→ Written instruction
Check every line of the material below for the string "loose", and return the ones that have it.

→ Records for the task
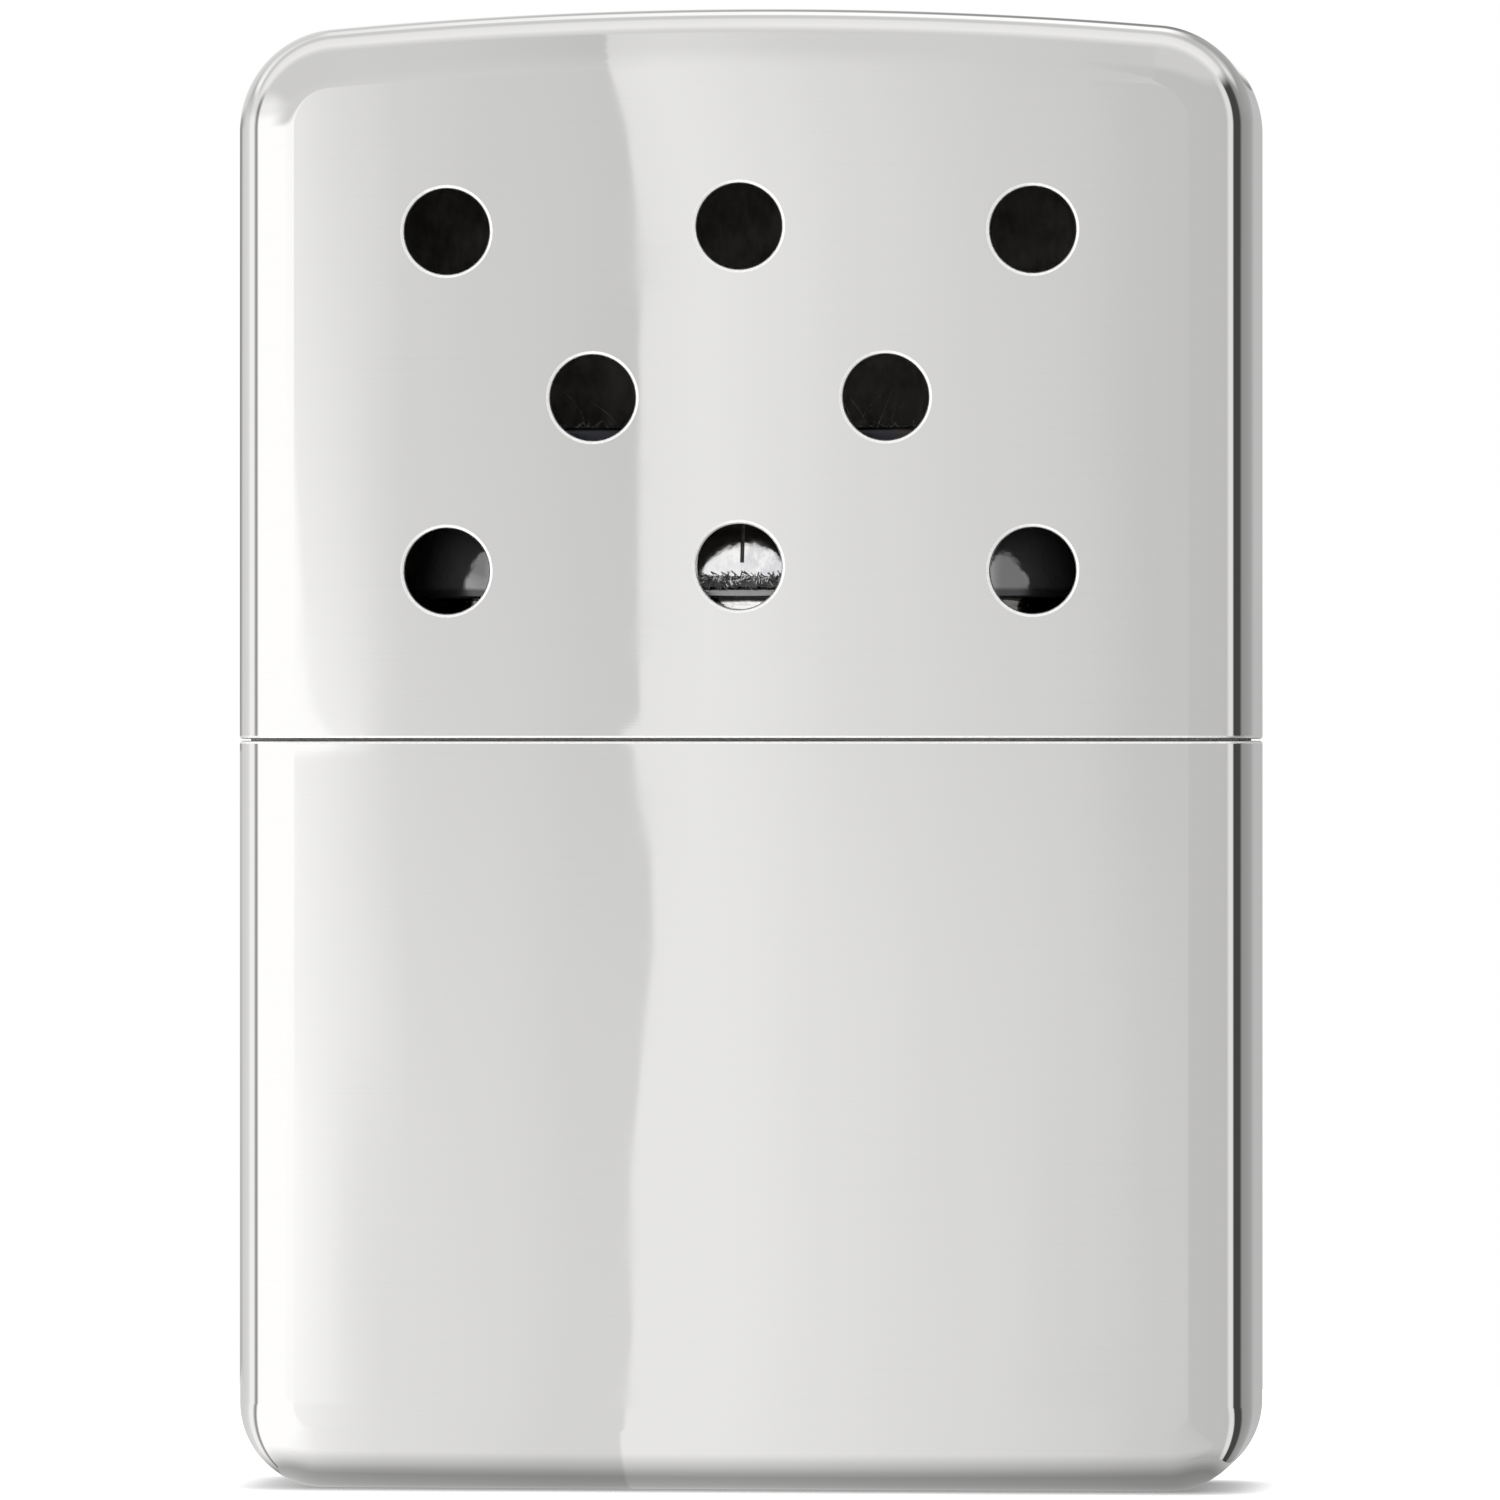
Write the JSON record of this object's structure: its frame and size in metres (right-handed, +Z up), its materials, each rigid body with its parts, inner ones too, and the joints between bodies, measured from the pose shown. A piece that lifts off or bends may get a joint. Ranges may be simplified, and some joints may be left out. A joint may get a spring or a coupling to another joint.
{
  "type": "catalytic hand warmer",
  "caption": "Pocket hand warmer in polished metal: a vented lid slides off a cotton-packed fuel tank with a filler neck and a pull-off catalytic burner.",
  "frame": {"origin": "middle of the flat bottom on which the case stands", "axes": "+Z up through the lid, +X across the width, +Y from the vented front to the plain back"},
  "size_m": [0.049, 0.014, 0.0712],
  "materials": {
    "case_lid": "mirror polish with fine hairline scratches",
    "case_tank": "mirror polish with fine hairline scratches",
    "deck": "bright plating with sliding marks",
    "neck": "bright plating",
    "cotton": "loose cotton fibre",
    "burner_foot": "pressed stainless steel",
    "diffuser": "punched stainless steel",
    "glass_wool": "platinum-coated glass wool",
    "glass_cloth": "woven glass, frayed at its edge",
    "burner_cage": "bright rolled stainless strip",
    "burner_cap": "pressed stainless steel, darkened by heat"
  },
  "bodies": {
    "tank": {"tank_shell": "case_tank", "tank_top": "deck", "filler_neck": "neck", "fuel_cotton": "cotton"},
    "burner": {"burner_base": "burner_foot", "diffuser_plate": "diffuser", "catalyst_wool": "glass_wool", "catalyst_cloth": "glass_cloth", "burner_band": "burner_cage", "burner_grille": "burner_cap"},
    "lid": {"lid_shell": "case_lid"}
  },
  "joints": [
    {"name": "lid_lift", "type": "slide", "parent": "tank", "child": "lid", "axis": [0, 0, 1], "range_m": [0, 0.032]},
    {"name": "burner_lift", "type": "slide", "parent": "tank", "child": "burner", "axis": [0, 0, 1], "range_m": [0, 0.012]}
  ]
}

...

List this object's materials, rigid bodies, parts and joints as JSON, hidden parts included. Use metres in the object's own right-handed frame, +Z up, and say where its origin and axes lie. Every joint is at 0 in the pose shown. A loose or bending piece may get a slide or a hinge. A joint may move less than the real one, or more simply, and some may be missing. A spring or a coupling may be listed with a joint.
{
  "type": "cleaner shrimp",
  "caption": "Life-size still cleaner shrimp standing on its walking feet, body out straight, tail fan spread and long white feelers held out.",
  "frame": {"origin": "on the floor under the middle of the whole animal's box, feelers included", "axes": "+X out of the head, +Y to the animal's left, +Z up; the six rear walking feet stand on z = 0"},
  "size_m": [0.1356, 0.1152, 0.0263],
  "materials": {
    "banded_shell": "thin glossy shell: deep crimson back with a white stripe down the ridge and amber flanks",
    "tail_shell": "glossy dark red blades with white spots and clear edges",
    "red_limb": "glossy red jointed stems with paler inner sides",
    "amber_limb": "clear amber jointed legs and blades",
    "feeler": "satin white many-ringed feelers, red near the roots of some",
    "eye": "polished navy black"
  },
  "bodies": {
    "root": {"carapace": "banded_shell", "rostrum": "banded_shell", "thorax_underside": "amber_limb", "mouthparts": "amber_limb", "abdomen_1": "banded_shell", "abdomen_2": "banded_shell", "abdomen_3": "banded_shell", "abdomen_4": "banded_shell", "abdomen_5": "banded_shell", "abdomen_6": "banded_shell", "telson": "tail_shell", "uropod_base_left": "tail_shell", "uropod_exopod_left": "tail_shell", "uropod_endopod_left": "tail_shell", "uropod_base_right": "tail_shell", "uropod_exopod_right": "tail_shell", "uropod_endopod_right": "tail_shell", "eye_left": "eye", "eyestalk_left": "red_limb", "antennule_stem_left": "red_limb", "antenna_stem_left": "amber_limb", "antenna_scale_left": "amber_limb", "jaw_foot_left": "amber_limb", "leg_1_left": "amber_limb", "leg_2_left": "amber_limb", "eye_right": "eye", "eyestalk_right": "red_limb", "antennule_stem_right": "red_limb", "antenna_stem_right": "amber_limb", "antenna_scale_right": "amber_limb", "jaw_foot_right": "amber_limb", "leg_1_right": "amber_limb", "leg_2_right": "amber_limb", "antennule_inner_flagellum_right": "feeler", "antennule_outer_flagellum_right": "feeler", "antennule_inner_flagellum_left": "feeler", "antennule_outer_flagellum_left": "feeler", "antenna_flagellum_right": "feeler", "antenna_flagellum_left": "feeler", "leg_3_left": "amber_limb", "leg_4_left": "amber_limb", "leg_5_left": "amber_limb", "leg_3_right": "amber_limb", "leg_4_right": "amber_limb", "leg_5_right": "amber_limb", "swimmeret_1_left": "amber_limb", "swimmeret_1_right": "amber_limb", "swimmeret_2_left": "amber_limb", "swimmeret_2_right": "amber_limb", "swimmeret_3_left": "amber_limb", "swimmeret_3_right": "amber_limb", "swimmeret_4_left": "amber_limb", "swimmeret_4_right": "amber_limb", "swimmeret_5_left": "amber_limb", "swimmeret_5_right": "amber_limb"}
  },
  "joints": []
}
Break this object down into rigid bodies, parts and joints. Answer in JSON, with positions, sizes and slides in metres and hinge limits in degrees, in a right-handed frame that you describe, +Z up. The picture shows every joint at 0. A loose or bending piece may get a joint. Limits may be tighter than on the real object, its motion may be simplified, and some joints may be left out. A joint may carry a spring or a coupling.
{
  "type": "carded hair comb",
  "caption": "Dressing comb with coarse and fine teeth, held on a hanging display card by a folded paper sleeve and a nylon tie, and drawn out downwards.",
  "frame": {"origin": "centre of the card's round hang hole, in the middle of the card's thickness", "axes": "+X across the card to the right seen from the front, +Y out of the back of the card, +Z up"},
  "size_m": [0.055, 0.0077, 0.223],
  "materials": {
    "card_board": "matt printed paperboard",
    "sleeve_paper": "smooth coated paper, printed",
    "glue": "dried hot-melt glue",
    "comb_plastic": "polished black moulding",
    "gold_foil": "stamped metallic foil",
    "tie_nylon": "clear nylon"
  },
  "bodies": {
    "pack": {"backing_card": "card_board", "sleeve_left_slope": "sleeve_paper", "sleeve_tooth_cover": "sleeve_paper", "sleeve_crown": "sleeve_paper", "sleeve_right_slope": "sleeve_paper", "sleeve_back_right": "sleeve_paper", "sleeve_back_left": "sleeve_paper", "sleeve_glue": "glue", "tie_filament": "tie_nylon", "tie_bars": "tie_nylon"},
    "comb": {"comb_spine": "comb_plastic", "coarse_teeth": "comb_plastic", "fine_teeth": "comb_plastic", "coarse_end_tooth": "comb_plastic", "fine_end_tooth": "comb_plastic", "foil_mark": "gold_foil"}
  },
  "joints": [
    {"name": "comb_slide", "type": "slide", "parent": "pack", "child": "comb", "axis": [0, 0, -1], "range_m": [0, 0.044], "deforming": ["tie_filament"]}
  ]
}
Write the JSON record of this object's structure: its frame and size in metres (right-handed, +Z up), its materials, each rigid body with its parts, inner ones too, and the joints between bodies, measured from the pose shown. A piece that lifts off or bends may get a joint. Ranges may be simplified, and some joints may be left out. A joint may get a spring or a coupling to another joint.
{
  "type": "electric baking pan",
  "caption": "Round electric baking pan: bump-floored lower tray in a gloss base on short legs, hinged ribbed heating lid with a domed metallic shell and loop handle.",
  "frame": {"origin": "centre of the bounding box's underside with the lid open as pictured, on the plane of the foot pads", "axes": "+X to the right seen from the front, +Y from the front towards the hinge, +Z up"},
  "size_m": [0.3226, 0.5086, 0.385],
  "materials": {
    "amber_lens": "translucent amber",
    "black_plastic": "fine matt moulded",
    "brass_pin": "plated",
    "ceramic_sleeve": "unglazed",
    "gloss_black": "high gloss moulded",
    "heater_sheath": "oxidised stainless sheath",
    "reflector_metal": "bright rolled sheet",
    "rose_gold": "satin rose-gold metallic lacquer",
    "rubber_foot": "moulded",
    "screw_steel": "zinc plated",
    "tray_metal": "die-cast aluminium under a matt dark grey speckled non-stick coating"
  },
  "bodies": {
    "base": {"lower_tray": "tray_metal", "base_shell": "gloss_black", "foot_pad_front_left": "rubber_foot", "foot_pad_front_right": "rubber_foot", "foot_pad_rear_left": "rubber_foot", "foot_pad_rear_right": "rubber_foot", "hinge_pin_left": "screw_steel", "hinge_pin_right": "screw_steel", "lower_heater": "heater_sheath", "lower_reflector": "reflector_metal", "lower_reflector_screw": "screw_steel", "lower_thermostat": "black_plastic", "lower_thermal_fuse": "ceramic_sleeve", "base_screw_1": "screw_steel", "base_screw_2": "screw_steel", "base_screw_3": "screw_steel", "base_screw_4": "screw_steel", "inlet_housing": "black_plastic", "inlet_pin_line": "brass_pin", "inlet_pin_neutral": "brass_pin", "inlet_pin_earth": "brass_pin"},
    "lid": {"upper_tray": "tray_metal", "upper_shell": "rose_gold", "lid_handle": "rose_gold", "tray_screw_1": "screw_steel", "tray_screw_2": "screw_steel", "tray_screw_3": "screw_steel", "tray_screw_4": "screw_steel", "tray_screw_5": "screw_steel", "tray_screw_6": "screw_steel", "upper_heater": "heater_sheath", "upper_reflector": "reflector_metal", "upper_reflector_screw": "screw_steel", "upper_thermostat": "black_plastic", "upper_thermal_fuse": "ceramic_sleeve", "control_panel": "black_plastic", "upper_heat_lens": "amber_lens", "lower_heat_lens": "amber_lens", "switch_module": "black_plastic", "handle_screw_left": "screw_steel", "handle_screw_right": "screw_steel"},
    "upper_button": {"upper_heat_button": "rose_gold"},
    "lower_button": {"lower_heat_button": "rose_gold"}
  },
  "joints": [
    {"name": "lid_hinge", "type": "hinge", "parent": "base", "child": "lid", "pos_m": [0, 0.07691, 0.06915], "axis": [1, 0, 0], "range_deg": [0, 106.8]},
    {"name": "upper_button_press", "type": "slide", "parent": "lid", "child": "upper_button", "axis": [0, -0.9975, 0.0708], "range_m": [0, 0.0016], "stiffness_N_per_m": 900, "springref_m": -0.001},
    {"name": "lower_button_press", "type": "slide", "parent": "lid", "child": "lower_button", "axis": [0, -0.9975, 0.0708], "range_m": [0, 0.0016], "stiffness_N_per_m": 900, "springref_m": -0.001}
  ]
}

...

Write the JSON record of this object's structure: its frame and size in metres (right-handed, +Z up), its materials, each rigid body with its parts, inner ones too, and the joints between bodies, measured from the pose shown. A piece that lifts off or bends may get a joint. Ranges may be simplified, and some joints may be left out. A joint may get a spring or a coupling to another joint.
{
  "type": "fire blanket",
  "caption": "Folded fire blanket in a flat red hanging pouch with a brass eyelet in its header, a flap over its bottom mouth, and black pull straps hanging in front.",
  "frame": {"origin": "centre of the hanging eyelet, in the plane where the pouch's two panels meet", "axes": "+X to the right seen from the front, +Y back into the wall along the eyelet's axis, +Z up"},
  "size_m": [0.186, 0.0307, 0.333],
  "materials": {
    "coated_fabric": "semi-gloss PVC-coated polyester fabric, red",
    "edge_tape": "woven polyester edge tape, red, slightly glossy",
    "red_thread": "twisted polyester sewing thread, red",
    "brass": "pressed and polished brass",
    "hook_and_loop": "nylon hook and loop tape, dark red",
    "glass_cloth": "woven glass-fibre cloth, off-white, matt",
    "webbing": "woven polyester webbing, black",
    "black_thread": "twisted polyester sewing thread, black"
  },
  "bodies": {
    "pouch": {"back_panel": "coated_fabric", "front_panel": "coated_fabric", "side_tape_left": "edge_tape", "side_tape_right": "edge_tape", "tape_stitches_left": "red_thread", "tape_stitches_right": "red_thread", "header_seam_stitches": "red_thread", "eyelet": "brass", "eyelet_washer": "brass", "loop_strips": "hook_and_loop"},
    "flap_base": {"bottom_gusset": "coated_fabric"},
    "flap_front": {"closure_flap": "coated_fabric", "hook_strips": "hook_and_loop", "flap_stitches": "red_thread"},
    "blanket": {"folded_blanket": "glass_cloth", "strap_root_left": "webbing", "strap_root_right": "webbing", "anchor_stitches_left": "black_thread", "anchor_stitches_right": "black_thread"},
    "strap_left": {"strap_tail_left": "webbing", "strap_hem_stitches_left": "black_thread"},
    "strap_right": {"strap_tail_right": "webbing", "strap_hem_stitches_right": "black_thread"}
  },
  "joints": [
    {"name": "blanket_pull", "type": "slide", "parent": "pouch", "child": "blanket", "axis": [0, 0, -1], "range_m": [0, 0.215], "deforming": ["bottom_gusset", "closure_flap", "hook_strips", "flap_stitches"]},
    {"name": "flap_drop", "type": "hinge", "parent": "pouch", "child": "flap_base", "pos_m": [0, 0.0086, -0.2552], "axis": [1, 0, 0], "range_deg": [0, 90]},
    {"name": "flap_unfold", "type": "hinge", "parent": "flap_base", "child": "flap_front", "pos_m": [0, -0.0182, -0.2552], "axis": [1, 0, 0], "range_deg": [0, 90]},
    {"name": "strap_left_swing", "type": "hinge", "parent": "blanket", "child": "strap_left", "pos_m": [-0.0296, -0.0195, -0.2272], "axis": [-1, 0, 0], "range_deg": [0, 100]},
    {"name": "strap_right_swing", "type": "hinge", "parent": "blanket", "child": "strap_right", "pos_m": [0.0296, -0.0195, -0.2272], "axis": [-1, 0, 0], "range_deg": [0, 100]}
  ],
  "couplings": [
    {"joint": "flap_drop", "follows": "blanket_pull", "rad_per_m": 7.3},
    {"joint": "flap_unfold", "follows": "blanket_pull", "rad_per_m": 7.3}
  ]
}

→ Response to the exercise
    "cotton": "loose cotton fibre",
List this object's materials, rigid bodies, parts and joints as JSON, hidden parts included. Use metres in the object's own right-handed frame, +Z up, and say where its origin and axes lie. Every joint is at 0 in the pose shown. A loose or bending piece may get a slide or a hinge. A joint may move less than the real one, or more simply, and some may be missing. A spring or a coupling may be listed with a joint.
Break this object down into rigid bodies, parts and joints. Answer in JSON, with positions, sizes and slides in metres and hinge limits in degrees, in a right-handed frame that you describe, +Z up. The picture shows every joint at 0. A loose or bending piece may get a joint. Limits may be tighter than on the real object, its motion may be simplified, and some joints may be left out. A joint may carry a spring or a coupling.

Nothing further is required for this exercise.